Molded in a light crème colored resin, the parts show good detail. The parts are
in poly bags and are separated into major components. The parasite aircraft are
well molded and the smaller ones have 1-piece fuselages. Also included are clear
canopies that I believe are molded in resin. They are a bit thick, but in this
scale there will not be much to see anyway.
A few of the parts have air bubbles, the engine nacelles and wheel spats had some major holes that will require care to fix. A few of the various mounting holes will also need to be redrilled. Mine had get 2 extra props blades and 1 extra parasite mount strut.
The box top shows the carrier aircraft with yellow rudders, but the instructions show yellow bands on the tail booms.
For a close up look, see Scott’s in-box review here on MM.
CONSTRUCTION |
Carrier Aircraft:
Construction begins with removal of the various pour stubs. A couple of the stubs were in strange places… one of them was attached to the exhaust on one of the nacelles.
After
cleanup, I attached the tail booms to the wings. You will need the vertical tail
to help set the angle of the wings. If the angle is not correct, other parts
will be out of alignment in later steps. I then filled and sanded the tail
booms. After I was satisfied with the fit, I attached the outer engine nacelles.
Filler will be needed at most of the seams. I found the model easier to work
with this way, as the main wing is quite heavy and bulky.
The front
of the nacelles on my kit were poorly cast. Rather then try to fill the lip or
build them up, I decided to replace them. I sanded off the originals, I then cut
small rings out of 5/16 Evergreen tube. After gluing the rings to the front of
the nacelles, I blended them in with filler. Not perfect, but better. I had
removed the
molded
on exhausts, so these were replaced with sections of round rod.

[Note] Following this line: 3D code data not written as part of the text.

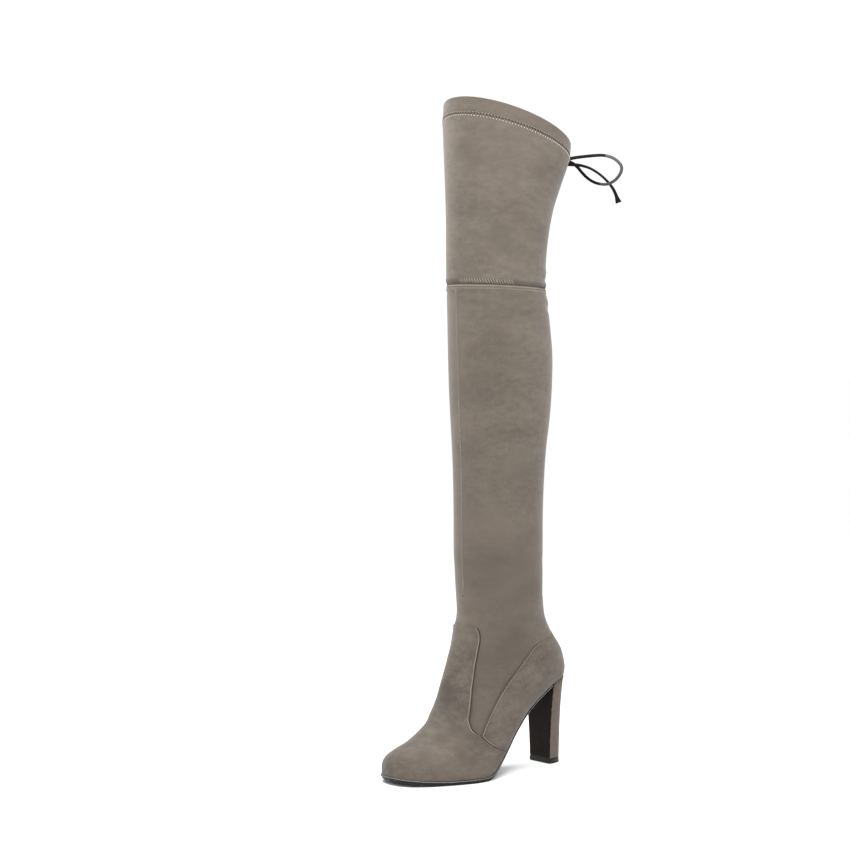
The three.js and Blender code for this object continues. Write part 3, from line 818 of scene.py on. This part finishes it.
def panel_from(name, node, inside):
    """Cuts and finishes a suede panel, and returns its cut edges and its surface for the seams."""
    cloth = wrapped(panel_space)
    cut_to(cloth, inside)
    borders, surface = border_lines(cloth), BVHTree.FromBMesh(cloth)
    panel = piece_from(cloth, name, [node])
    add_modifier(panel, "SOLIDIFY", thickness=(panel_wall + 0.15) * mm, offset=-1)
    round_edges(panel, 0.4, 2, 50)
    print(name, "has cut edges of", [len(line) for line in borders], "points")
    return borders, surface


vamp_borders, vamp_surface = panel_from("vamp_suede", "vamp", vamp_depth)
counter_borders, counter_surface = panel_from("counter_suede", "counter", counter_depth)

# %% [markdown]
# ## Outline of the sole
#
# The sole and the heel follow the edge where the panels meet the sole line. It is read from the
# lifted rings: on each ring, the first point over the sole line on either side.

# %% Feather edge
def feather(side):
    """Fore and offset of the edge on one side, from the heel to the toe tip."""
    edge = []
    half = ring_points // 2
    for ring in panel_space[len(tips) :]:
        order = range(0, half) if side > 0 else range(ring_points, half, -1)
        for k in order:
            point = ring[k % ring_points]
            fore = middle_fore - point[1] / mm
            if point[2] / mm > sole_top(fore) + sole_slack:
                if k not in (0, ring_points):
                    edge.append((fore, point[0] / mm))
                break
    tip = panel_space[0].mean(axis=0)
    edge.append((middle_fore - tip[1] / mm, tip[0] / mm))
    heel = panel_space[:, 0]
    back = max(middle_fore * mm, max(point[1] for point in heel))
    edge.append((middle_fore - back / mm, 0))
    return np.array(sorted(edge))


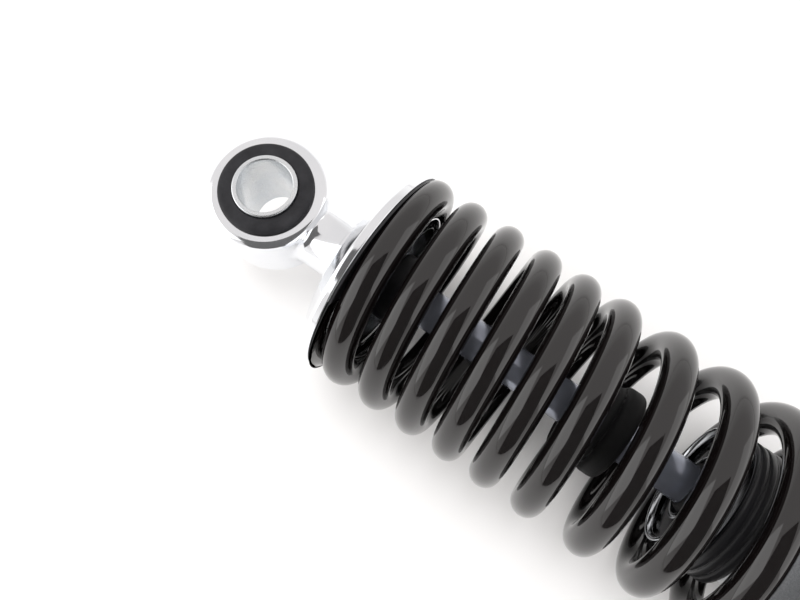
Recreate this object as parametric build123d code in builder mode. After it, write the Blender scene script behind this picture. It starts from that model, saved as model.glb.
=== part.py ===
"""Rear shock absorber for a motorcycle: a coil spring over a twin-tube damper.

It lies along X. The origin is the centre of the upper eye, +X points to the lower eye, and both eye
bores are along Z. Lengths are in millimetres and every place along the shock is an x value.
"""
import math
import os

from build123d import *

os.makedirs("parts", exist_ok=True)

# ---- driving sizes: travel, spring and rod ------------------------------------------------
travel = 68.0  # how far the rod slides into the damper
rod_diameter = 12.0
spring_outer_diameter = 66.0
wire_diameter = 9.0
tight_turns = 5
tight_pitch = 12.35
open_turns = 8
closed_gap = 0.15  # between the last turn and the one it lies against
first_turn_x = 43.0  # centre of the wire where the tight turns begin
ground_depth = 0.5  # how far the flat end faces cut into the last whole turn
wire_end_turns = 0.9  # length of each closed end, in turns
tight_start_turn = 0.25  # where round the shock the tight turns begin, in turns from the +Y side

# ---- eyes, bushes and sleeves -------------------------------------------------------------
eye_outer_diameter = 36.0
eye_width = 22.0
eye_edge_round = 2.5
bush_diameter = 28.0
bush_width = 26.0
bush_bevel = 1.6
sleeve_diameter = 19.0
sleeve_bore = 16.0
sleeve_length = 28.0
sleeve_bevel = 0.5

# ---- upper mount: neck, cap and nut -------------------------------------------------------
neck_diameter = 19.0
neck_end_x = 26.5
neck_round = 3.0
neck_flare = 1.5  # length over which the neck widens to the shoulder
shoulder_diameter = 28.0
shoulder_x = 31.5  # the shoulder's face, against which the cap stands
rod_thread_diameter = 10.0
rod_thread_depth = 11.0
thread_bevel = 0.8
cap_crown_diameter = 50.0
cap_plate = 2.0
cap_rim_height = 2.0
cap_crown_bevel = 1.5  # radial width of the turned edge round the crown
cap_crown_edge = 0.8  # its length along the shock
cap_rim_inset = 0.5  # the rim stands inside the spring's outside by this
seat_washer_thickness = 0.7
seat_washer_inset = 1.0  # a washer stands inside the spring's outside by this
spigot_length = 7.0
spigot_wall = 3.4
spigot_gap = 0.6  # between a spigot and the spring's inside
nut_flats = 17.0
nut_height = 10.0
nut_corner_bevel = 0.8

# ---- bump stop ----------------------------------------------------------------------------
bump_seat_height = 11.5
bump_seat_flange = 3.0
bump_seat_hub_diameter = 21.0
bump_diameter = 27.0
bump_length = 16.0
bump_waist_depth = 1.5
bump_waist_width = 6.0  # at the surface
bump_waist_floor = 2.0  # at the bottom of the waist
bump_round = 2.5
bump_park_gap = 20.0  # between the parked bump stop and the damper's head
stop_clearance = 1.0  # left at each end of the bump stop at full travel

# ---- damper body --------------------------------------------------------------------------
tube_diameter = 34.0
tube_wall = 1.5
head_rim_overhang = 1.5  # the rim stands out from the tube by this
head_rim_width = 1.8
head_recess = 2.2
head_plate = 2.0
head_skirt_length = 4.0
head_rim_round = 0.8
head_lip = 0.6  # height and width of the raised ring round the wiper
wiper_wall = 2.56  # from the rod's running bore out to the head's hole
wiper_recess = 0.6  # depth of the wiper's shoulder below the head's face
wiper_lip_reach = 1.6
wiper_lip_wall = 0.6
wiper_lip_root = 1.8
seal_height = 5.0
guide_flange_height = 6.8
guide_spigot_length = 9.0
guide_bush_wall = 1.5
guide_bush_inset = 1.0
o_ring_cord = 1.6
o_ring_inset = 2.3
pressure_tube_bore = 24.0
pressure_tube_wall = 1.2
guide_ring_wall = 2.8
guide_ring_length = 8.0
guide_ring_rib_depth = 0.4
guide_ring_ribs = 3
guide_ring_rib_slope = 0.25  # share of a rib's pitch that each of its flanks takes

# ---- piston -------------------------------------------------------------------------------
piston_thread_diameter = 8.0
top_out_gap = 0.5
top_out_length = 8.0
top_out_diameter = 20.0
stop_plate_thickness = 1.5
stop_plate_diameter = 18.0
shim_thickness = 0.3
shim_diameters = (21.0, 18.0, 15.0)
piston_height = 12.0
piston_band_height = 6.0
piston_band_depth = 1.3
piston_port_count = 6
piston_port_diameter = 2.6
piston_port_circle = 15.0
piston_nut_flats = 13.0
piston_nut_height = 6.5
rod_tip = 1.5

# ---- foot valve and base ------------------------------------------------------------------
bottom_clearance = 2.8  # between the rod's tip at full travel and the foot valve's bolt
valve_bolt_head_height = 2.2
valve_bolt_head_flats = 8.0
valve_bolt_diameter = 4.0
valve_bolt_bevel = 0.4
check_disc_thickness = 0.8
check_disc_diameter = 20.0
valve_spigot_length = 5.2
valve_flange_height = 7.0
valve_foot_slots = 4
valve_foot_slot_width = 3.0
valve_foot_slot_depth = 2.5
valve_port_count = 8
valve_port_diameter = 2.4
valve_port_circle = 14.0
base_plug_length = 4.0
base_plate = 3.0
lower_neck_diameter = 20.0
lower_neck_flare = 30.0
lower_neck_flare_length = 5.0
lower_neck_foot = 1.5  # height of the flare's straight foot
lower_eye_from_base = 39.2

# ---- lower spring seat --------------------------------------------------------------------
seat_to_base = 45.5  # from the spring's lower face to the base's outer face
seat_plate = 3.0
seat_lip_height = 3.0
seat_lip_wall = 2.0
seat_hub_length = 9.0
seat_hub_wall = 5.0
seat_hub_flare = 2.0
seat_lip_edge = 0.6
seat_back_bevel = 1.5
stop_ring_thickness = 2.5
stop_ring_overhang = 3.0  # the ring stands out from the tube by this
stop_ring_groove = 0.6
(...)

The surfaces for attaching the two halves of the wings
have pins molded in, but the holes in the port wing where blocked. I chose to
remove the molded pins and use wire for a better hold. After drilling 3 holes in
the starboard wing, I superglued in bits of wire. I attached the wings and the
horizontal tail at the same time.
Take care
here, as you will want to make sure of the alignment. Do not try to close the
gap between the wing halves, set the tail alignment and fill the resultant gap
later. (It’s a big one!)
Parasite Aircraft:
Since I chose to do the Project E aircraft, I will
save the others for another time. The smaller aircraft are cast solid with
separate wings and tails. Not
really much
to tell, as they are quite simple. Several of the alignment pins didn’t line up
with the holes in the fuselage, so I cut them off and just glued the wings on.

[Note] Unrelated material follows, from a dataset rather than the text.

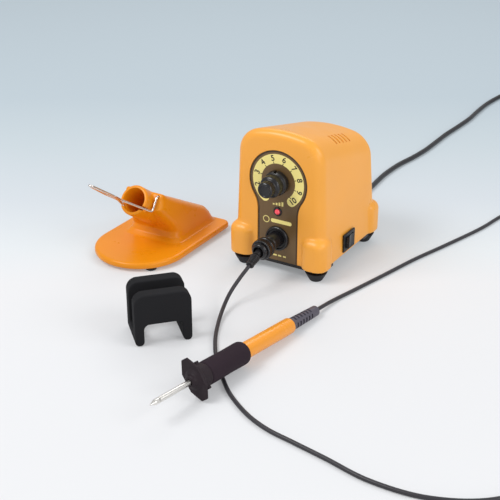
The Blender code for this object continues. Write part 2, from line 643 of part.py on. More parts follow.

Note that the pins are spaced different on the left and right wings. They are
fiddly and I broke a couple of them apart in the process of building/painting
them.
COLORS & MARKINGS |
With this kit your imagination is the limit! It is
more or less a “Luft46” kit, so paint it however you want. The instructions call
for the standard bomber scheme of RLM70/71 over 65. I chose to use the fighter
scheme RLM74/75 over 76. Why, you ask? Because I like it and that’s the colors I
had! The model was painted with MM acrylics. I scrubbed the model with warm
soapy water, but I still had a few places where the paint “fish-eyed” or just
wouldn’t stick.
I first painted the upper surface RLM74. Then I laid out the camo pattern and sprayed the 75. Since I couldn’t find RLM76 in a spray and my airbrush wouldn’t cooperate, I had to brush paint the lower surfaces. The MM acrylic goes on nicely and I was able to keep brush strokes to a minimum. I painted the insides of the wheel spats RLM76 and the outsides RLM74/75. When all was said and done, I did touch up with a brush. This is where I found out that RLM74 in a spray can and RLM74 in the bottle are two different colors! WTH…? Being too late to do anything about it, I just let it go.

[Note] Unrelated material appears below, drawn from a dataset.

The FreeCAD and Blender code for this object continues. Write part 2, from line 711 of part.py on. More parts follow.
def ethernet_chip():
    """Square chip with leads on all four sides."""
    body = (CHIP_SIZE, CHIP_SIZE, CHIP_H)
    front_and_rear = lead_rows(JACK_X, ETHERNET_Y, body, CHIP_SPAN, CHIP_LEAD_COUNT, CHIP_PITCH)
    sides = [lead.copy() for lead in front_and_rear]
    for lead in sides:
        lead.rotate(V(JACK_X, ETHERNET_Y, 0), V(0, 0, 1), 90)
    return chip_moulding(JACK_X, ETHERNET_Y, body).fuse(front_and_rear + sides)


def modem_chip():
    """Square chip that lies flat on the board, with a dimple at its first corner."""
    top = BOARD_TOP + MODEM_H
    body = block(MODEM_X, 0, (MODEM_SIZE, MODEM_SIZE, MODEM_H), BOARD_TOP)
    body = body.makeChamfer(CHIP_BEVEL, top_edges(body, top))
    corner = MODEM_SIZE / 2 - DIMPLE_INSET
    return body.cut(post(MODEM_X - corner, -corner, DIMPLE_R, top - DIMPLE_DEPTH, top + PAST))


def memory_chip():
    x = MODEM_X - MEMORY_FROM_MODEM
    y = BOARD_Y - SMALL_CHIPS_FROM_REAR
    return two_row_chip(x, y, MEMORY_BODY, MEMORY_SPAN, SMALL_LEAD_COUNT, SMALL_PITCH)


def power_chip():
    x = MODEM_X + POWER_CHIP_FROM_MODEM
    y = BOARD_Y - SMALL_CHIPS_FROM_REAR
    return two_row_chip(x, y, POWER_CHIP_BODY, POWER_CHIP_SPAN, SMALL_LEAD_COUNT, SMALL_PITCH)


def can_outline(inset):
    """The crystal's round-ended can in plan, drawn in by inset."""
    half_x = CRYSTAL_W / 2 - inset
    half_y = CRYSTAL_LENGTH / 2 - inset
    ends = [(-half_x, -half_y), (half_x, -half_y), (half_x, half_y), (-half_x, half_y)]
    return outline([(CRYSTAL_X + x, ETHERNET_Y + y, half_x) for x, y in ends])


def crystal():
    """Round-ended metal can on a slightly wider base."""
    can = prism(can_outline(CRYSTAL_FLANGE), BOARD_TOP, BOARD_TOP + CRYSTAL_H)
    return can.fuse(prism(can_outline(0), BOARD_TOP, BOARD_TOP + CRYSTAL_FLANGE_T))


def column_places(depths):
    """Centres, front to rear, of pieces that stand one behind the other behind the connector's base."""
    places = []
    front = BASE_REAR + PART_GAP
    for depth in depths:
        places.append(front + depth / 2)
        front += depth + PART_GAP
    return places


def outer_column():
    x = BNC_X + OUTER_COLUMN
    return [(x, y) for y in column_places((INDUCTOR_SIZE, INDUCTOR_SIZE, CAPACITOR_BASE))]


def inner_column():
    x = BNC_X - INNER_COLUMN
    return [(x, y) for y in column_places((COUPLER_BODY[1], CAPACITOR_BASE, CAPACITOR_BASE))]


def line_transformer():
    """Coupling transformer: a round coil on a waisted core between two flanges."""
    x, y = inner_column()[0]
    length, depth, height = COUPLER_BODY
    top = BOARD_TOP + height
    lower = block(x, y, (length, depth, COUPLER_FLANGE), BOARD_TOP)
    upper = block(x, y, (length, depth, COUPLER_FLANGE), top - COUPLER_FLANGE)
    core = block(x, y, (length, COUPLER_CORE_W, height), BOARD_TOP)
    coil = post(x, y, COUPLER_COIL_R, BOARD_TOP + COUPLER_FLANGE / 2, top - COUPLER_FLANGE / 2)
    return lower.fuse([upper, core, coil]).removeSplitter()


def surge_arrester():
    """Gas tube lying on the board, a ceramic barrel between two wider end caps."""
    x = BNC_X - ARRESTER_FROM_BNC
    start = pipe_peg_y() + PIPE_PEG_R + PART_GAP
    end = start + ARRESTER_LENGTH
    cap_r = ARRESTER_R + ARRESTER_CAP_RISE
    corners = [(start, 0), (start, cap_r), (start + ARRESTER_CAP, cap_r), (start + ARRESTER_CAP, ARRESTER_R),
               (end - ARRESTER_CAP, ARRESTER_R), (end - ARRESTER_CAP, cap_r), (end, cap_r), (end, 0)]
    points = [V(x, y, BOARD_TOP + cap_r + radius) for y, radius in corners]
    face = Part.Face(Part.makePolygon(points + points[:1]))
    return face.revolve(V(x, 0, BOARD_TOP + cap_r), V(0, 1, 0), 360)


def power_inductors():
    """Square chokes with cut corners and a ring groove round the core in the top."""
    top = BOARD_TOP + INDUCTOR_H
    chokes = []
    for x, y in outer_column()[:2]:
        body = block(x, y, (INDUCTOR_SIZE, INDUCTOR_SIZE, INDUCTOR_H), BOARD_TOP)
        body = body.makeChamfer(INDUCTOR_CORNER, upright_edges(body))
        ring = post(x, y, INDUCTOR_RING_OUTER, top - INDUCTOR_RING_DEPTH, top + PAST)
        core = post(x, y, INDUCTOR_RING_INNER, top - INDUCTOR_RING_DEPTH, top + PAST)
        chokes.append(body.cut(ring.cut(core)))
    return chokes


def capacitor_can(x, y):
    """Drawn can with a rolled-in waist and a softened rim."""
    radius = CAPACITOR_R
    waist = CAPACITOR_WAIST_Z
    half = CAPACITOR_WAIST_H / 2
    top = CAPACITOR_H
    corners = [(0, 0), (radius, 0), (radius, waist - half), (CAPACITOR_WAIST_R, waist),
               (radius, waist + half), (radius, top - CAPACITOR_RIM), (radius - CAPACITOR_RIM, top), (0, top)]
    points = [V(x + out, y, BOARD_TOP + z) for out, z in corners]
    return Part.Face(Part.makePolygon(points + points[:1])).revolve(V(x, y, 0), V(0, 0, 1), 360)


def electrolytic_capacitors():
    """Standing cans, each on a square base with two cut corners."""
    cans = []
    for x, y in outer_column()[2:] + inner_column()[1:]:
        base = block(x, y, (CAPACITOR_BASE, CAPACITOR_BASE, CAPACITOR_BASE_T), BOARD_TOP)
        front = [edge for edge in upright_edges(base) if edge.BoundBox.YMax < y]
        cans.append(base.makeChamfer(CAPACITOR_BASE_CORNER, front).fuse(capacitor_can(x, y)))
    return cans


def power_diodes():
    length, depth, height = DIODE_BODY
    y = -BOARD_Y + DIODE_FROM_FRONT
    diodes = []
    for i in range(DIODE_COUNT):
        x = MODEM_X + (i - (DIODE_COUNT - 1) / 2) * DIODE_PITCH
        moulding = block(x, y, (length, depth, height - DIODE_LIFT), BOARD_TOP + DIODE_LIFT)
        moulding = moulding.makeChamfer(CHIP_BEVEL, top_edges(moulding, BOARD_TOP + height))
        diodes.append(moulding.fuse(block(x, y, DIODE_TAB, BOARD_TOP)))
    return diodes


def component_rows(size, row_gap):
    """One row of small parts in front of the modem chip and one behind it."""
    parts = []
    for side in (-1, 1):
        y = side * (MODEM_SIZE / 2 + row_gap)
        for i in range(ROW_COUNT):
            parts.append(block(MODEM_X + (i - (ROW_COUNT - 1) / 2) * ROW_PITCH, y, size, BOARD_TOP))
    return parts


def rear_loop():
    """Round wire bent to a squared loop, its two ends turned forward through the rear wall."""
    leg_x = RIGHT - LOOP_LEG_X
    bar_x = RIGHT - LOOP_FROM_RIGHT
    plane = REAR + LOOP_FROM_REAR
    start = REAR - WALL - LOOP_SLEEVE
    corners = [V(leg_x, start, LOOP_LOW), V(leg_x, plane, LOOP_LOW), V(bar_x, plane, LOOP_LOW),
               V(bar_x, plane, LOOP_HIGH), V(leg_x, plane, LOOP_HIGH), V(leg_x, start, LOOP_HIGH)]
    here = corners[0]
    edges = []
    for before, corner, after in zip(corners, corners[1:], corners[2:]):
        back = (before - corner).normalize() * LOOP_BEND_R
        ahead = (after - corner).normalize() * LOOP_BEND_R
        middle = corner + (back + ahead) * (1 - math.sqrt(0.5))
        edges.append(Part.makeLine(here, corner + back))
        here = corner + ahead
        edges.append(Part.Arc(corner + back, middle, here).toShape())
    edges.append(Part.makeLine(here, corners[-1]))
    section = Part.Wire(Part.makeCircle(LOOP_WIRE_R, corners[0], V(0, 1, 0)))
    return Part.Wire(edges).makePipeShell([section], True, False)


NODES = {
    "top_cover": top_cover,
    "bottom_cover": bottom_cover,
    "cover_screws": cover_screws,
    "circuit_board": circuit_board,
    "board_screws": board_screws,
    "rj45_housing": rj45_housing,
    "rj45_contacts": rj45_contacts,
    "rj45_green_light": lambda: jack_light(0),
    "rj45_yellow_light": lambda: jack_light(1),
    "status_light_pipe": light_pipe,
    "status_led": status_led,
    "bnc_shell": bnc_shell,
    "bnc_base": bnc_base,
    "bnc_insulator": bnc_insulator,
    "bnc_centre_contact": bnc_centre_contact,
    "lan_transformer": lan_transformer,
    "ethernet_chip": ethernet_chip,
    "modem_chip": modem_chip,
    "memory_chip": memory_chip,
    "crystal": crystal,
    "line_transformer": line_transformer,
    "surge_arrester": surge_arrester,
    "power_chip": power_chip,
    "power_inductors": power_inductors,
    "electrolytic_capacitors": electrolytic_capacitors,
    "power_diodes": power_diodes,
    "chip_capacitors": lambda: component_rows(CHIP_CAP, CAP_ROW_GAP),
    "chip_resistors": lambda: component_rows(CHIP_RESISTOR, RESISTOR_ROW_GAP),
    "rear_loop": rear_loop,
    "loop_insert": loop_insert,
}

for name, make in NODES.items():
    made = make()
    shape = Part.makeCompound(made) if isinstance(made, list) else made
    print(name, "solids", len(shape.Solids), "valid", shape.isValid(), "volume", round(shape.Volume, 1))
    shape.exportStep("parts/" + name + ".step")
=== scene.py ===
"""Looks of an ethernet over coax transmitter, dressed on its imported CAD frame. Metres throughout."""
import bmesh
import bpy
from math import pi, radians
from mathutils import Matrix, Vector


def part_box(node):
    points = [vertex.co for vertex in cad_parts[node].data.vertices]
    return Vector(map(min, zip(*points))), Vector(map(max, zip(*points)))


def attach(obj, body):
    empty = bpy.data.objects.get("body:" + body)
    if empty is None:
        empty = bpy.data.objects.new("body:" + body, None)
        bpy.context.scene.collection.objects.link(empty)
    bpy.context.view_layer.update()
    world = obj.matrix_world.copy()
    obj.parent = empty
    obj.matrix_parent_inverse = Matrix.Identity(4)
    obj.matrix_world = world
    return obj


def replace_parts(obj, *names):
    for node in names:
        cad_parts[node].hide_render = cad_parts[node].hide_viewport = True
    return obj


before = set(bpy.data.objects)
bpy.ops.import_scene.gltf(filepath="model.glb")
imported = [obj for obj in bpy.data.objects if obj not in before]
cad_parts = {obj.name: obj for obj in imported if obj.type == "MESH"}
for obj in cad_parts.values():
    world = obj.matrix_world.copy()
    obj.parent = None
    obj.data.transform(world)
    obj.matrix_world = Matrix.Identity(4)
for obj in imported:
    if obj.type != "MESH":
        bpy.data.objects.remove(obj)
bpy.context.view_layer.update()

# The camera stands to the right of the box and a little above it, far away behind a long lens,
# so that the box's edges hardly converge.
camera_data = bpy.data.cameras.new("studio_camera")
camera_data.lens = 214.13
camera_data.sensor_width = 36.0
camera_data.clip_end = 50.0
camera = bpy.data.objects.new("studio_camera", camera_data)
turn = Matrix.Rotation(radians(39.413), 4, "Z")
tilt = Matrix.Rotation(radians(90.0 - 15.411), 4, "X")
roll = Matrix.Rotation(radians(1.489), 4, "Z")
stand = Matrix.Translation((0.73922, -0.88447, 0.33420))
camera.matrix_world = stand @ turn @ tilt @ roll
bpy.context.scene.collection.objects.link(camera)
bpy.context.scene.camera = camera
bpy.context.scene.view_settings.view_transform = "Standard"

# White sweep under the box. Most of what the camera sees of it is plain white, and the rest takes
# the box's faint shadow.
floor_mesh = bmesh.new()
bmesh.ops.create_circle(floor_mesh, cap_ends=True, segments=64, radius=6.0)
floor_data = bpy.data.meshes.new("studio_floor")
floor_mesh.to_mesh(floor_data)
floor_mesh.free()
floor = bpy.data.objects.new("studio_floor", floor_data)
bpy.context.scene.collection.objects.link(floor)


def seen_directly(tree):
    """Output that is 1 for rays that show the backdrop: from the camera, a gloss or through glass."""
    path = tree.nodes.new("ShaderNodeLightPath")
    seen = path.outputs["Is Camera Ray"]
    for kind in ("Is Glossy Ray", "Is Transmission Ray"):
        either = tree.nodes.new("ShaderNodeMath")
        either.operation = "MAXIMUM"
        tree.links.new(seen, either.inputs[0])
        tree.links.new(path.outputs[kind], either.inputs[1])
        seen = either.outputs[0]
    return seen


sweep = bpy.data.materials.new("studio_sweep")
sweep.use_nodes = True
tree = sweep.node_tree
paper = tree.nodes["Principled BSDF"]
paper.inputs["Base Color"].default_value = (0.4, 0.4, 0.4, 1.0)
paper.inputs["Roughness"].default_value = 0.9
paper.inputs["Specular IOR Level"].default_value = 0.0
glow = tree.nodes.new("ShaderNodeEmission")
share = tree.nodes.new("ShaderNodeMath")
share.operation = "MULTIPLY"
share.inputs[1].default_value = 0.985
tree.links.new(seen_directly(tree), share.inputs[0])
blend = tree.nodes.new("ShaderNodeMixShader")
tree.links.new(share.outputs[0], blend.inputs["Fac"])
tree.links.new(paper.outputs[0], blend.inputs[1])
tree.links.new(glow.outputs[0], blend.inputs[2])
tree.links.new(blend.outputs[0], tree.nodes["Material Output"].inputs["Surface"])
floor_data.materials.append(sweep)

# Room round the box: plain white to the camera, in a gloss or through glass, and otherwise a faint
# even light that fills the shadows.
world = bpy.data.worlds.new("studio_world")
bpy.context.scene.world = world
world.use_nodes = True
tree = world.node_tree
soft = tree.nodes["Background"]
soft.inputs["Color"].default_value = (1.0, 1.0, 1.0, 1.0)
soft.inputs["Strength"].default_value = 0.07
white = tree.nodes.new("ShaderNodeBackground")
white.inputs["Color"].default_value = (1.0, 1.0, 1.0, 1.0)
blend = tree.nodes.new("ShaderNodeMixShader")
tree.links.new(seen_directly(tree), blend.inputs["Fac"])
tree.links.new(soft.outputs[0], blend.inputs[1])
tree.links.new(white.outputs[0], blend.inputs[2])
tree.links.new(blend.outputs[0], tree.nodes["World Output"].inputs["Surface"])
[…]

I painted the prop spinners Insignia Yellow, but left off the fuselage band.
I don’t know who makes Anigrand decals, but they seem to be doing a good job. Mine were thin and went on with no trouble. The swastika decals are in two parts and the parasite decals are REALLY tiny! Care will be required to get them on properly.
FINAL CONSTRUCTION |
I debated
installing the wheel spats before or after the parasite aircraft. I ended up
installing them first to help me with alignment of the parasites. The mounts for
the parasites are at a right angle to the lower wing surface, but the aircraft
hang horizontal. I decided to attach the mounts, then glue the aircraft on and
set the alignment.
At this point a very big booboo on my part became apparent. The mounting holes in the wings were closer together then the mounting holes in the parasites! This is something I should have checked in the beginning. I ended up using a pair of dividers and marking out new mounting holes in the wings. I drilled a new set of holes farther forward for the outer and center parasites, and new holes farther back for the two under the inner nacelles. The old holes were filled with superglue and painted over. Live and learn I guess.
After I
installed the wheels, I found it was tail-heavy. Being solid resin, there was
nowhere to put any weight.
The props were added last. I cannot understand why Anigrand casts the props with separate blades. At this size, one-piece props shouldn’t be that hard. This was the only part of the build that really scared me. Out-of-align props would ruin any model, no matter how well built. I ended up making a jig to help align them. I drew 90-degree lines on a small piece of plastic and attached the piece of sheet plastic to some Styrofoam and drilled a hole in the middle for the prop shaft. I then assembled the props on my little makeshift jig and it seemed to work ok.
CONCLUSIONS |
This was my
first all resin model and I think I may have bitten off more then I could chew.
I made a lot of mistakes and missed a few things that I should have fixed or
were beyond my abilities. This is NOT a kit for a beginner! The props are the
only things that I would recommend Anigrand change.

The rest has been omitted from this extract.